En réalité, tout le monde ne pouvait pas faire fortune. Seuls les riches de Sepphoris et de Tibériade pouvaient accumuler des pièces d'or et d'argent. Un tel trésor était appelé mammona, c'est-à-dire "argent sûr" ou argent "donnant de la sécurité". Dans les villages, il n'y avait pas de pièces de cette valeur en circulation. Certains paysans se procuraient quelques pièces en bronze ou en cuivre, mais la plupart d'entre eux vivaient de l'échange de marchandises ou de services dans un régime de pure subsistance.

Jésus explique qu'il y a deux façons de "thésauriser". Certains cherchent à accumuler toujours plus de mammona ; ils ne pensent pas aux nécessiteux ; ils ne font l'aumône à personne : leur seule obsession est d'amasser toujours plus. Il existe une autre façon, radicalement différente, de "thésauriser". Elle ne consiste pas à amasser des pièces de monnaie, mais à partager ses biens avec les pauvres afin de "se constituer un trésor dans le ciel", c'est-à-dire devant Dieu.

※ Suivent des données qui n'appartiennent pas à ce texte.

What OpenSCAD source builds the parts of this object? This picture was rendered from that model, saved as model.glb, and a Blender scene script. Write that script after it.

Seul ce trésor est sûr et reste intact dans le cœur de Dieu. Les trésors de la terre, même si nous les appelons mammon, sont caducs, ne donnent pas de la sécurité et sont toujours menacés. C'est pourquoi Jésus lance un cri d’alarme : Méfiez-vous de l'argent, car "là où est votre trésor, là sera votre cœur". L'argent attire nos cœurs et nous séduit parce qu'il nous donne le pouvoir, la sécurité, l'honneur et le bien-être : mais il risque de nous faire vivre asservis par le désir de toujours avoir plus.

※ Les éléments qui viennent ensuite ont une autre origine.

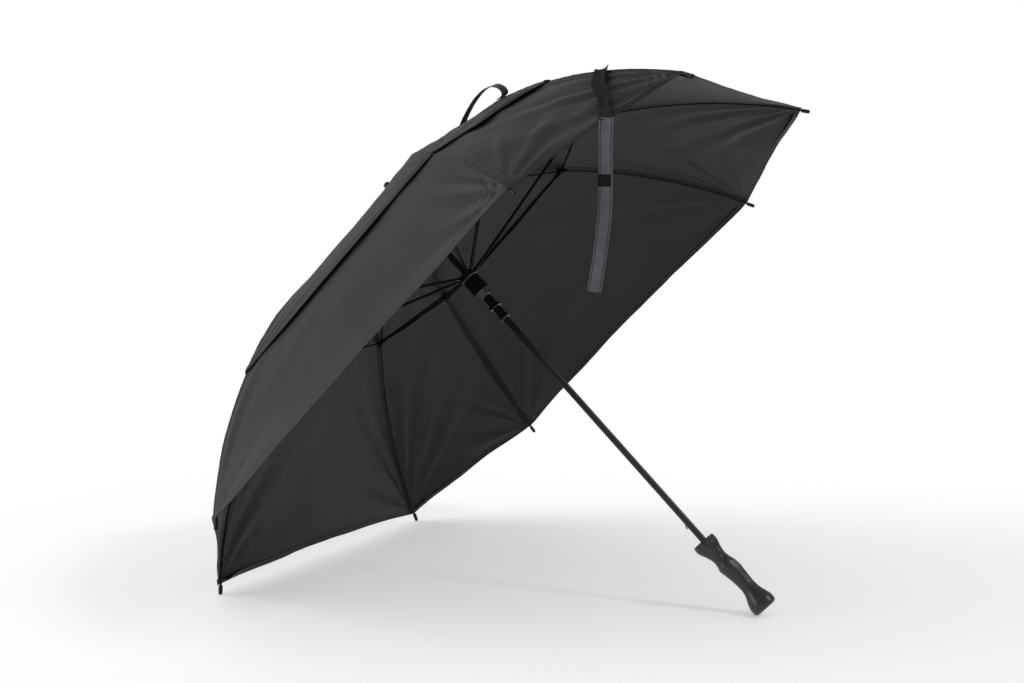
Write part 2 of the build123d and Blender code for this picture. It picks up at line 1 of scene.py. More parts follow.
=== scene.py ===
# %% [markdown]
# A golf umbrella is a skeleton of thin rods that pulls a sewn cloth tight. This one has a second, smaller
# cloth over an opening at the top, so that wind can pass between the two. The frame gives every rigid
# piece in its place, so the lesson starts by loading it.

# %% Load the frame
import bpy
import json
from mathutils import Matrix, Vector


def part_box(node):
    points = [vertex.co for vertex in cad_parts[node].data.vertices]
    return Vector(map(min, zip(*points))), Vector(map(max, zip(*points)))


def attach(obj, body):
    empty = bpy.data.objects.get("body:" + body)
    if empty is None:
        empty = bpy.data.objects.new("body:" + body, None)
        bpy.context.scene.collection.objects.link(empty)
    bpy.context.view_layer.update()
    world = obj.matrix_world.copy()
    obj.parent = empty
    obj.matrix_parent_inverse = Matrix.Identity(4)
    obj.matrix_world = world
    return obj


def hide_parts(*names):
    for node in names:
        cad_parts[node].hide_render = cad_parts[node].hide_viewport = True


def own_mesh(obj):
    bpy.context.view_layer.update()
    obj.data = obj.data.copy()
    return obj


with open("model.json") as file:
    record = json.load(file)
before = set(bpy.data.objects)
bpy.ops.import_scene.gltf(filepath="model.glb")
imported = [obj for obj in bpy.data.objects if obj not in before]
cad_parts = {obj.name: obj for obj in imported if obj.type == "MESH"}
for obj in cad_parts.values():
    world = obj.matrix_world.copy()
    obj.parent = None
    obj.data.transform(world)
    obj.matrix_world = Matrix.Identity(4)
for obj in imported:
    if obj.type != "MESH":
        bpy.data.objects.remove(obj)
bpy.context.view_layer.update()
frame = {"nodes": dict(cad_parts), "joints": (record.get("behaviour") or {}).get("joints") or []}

import json
import math
import bpy
from mathutils import Matrix, Vector, noise

joints = {joint["name"]: joint for joint in frame["joints"]}

# %% [markdown]
# Everything on an umbrella is placed by three numbers: how far from the shaft, at which angle round it,
# and how far along it. The eight hinges at the crown and the eight at the ribs' joints lie on two circles
# about the shaft, so the line between the circles' centres is the shaft itself, wherever the umbrella lies.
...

Au contraire, si nous aidons ceux qui sont dans le besoin, nous deviendrons de plus en plus riches devant Dieu, et le Père des pauvres nous entraînera vers une vie plus solidaire. Même au milieu d'une société dont le cœur est fixé sur l'argent, il est possible de vivre de manière plus austère et partagée.